▶ [YOUR GOAL]
Repeat the material exactly, leaving nothing out.

——————

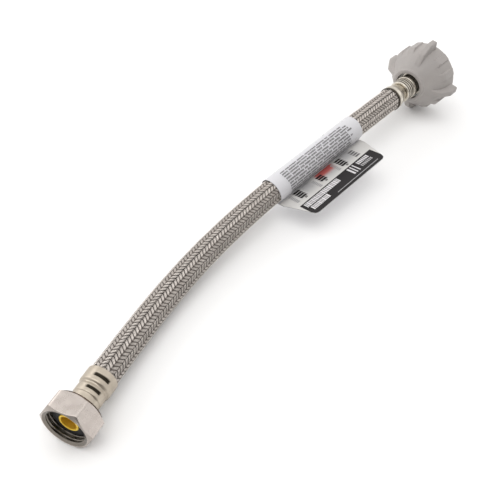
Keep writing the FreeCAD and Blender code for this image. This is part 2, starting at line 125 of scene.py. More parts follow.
def shade_camera_side(tree, background):
    """The room is darker low down on the side the camera stands, as behind a real tripod."""
    direction = tree.nodes.new("ShaderNodeTexCoord").outputs["Generated"]
    dot = tree.nodes.new("ShaderNodeVectorMath")
    dot.operation = "DOT_PRODUCT"
    dot.inputs[1].default_value = CAMERA_SIDE
    tree.links.new(direction, dot.inputs[0])
    share = tree.nodes.new("ShaderNodeMapRange")
    share.interpolation_type = "SMOOTHSTEP"
    share.inputs["From Min"].default_value = 0.1
    share.inputs["From Max"].default_value = 0.95
    tree.links.new(dot.outputs["Value"], share.inputs["Value"])
    tone = tree.nodes.new("ShaderNodeMix")
    tone.data_type = "RGBA"
    tone.inputs["A"].default_value = ROOM_TONE
    tone.inputs["B"].default_value = ROOM_DARK_TONE
    tree.links.new(share.outputs["Result"], tone.inputs["Factor"])
    tree.links.new(tone.outputs["Result"], background.inputs["Color"])


def make_studio():
    scene = bpy.context.scene
    scene.view_settings.view_transform = "Standard"
    world = bpy.data.worlds.new("studio")
    scene.world = world
    world.use_nodes = True
    background = world.node_tree.nodes["Background"]
    background.inputs["Strength"].default_value = ROOM_STRENGTH
    soft_light("key", (-0.2, -0.1, 1.0), (1.0, 1.0), 4.0)
    soft_light("fill", (0.7, -0.5, 0.6), (0.8, 0.8), 0.5)
    soft_light("back", (-0.1, 0.9, 0.6), (0.9, 0.5), 2.0)
    shade_camera_side(world.node_tree, background)


def make_floor():
    size = FLOOR_HALF_SIZE
    mesh = bpy.data.meshes.new("floor")
    mesh.from_pydata(
        [(-size, -size, 0), (size, -size, 0), (size, size, 0), (-size, size, 0)], [], [(0, 1, 2, 3)])
    floor = bpy.data.objects.new("floor", mesh)
    bpy.context.scene.collection.objects.link(floor)
    material = bpy.data.materials.new("floor_white")
    material.use_nodes = True
    surface = material.node_tree.nodes["Principled BSDF"]
    surface.inputs["Base Color"].default_value = FLOOR_TONE
    surface.inputs["Roughness"].default_value = 0.9
    surface.inputs["Specular IOR Level"].default_value = 0.1
    mesh.materials.append(material)


# ---------------------------------------------------------------- materials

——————

▶ [SOLUTION FOR THIS EXERCISE]
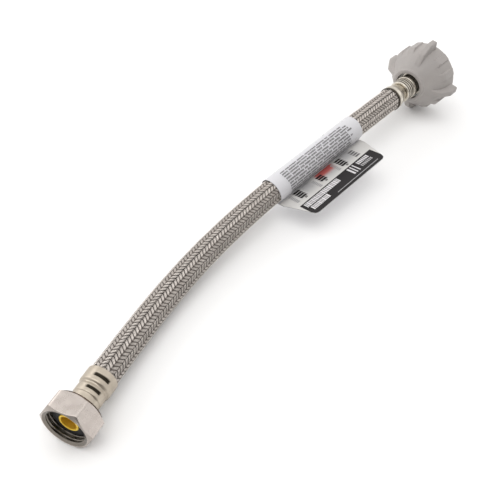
Keep writing the FreeCAD and Blender code for this image. This is part 2, starting at line 125 of scene.py. More parts follow.
def shade_camera_side(tree, background):
    """The room is darker low down on the side the camera stands, as behind a real tripod."""
    direction = tree.nodes.new("ShaderNodeTexCoord").outputs["Generated"]
    dot = tree.nodes.new("ShaderNodeVectorMath")
    dot.operation = "DOT_PRODUCT"
    dot.inputs[1].default_value = CAMERA_SIDE
    tree.links.new(direction, dot.inputs[0])
    share = tree.nodes.new("ShaderNodeMapRange")
    share.interpolation_type = "SMOOTHSTEP"
    share.inputs["From Min"].default_value = 0.1
    share.inputs["From Max"].default_value = 0.95
    tree.links.new(dot.outputs["Value"], share.inputs["Value"])
    tone = tree.nodes.new("ShaderNodeMix")
    tone.data_type = "RGBA"
    tone.inputs["A"].default_value = ROOM_TONE
    tone.inputs["B"].default_value = ROOM_DARK_TONE
    tree.links.new(share.outputs["Result"], tone.inputs["Factor"])
    tree.links.new(tone.outputs["Result"], background.inputs["Color"])


def make_studio():
    scene = bpy.context.scene
    scene.view_settings.view_transform = "Standard"
    world = bpy.data.worlds.new("studio")
    scene.world = world
    world.use_nodes = True
    background = world.node_tree.nodes["Background"]
    background.inputs["Strength"].default_value = ROOM_STRENGTH
    soft_light("key", (-0.2, -0.1, 1.0), (1.0, 1.0), 4.0)
    soft_light("fill", (0.7, -0.5, 0.6), (0.8, 0.8), 0.5)
    soft_light("back", (-0.1, 0.9, 0.6), (0.9, 0.5), 2.0)
    shade_camera_side(world.node_tree, background)


def make_floor():
    size = FLOOR_HALF_SIZE
    mesh = bpy.data.meshes.new("floor")
    mesh.from_pydata(
        [(-size, -size, 0), (size, -size, 0), (size, size, 0), (-size, size, 0)], [], [(0, 1, 2, 3)])
    floor = bpy.data.objects.new("floor", mesh)
    bpy.context.scene.collection.objects.link(floor)
    material = bpy.data.materials.new("floor_white")
    material.use_nodes = True
    surface = material.node_tree.nodes["Principled BSDF"]
    surface.inputs["Base Color"].default_value = FLOOR_TONE
    surface.inputs["Roughness"].default_value = 0.9
    surface.inputs["Specular IOR Level"].default_value = 0.1
    mesh.materials.append(material)


# ---------------------------------------------------------------- materials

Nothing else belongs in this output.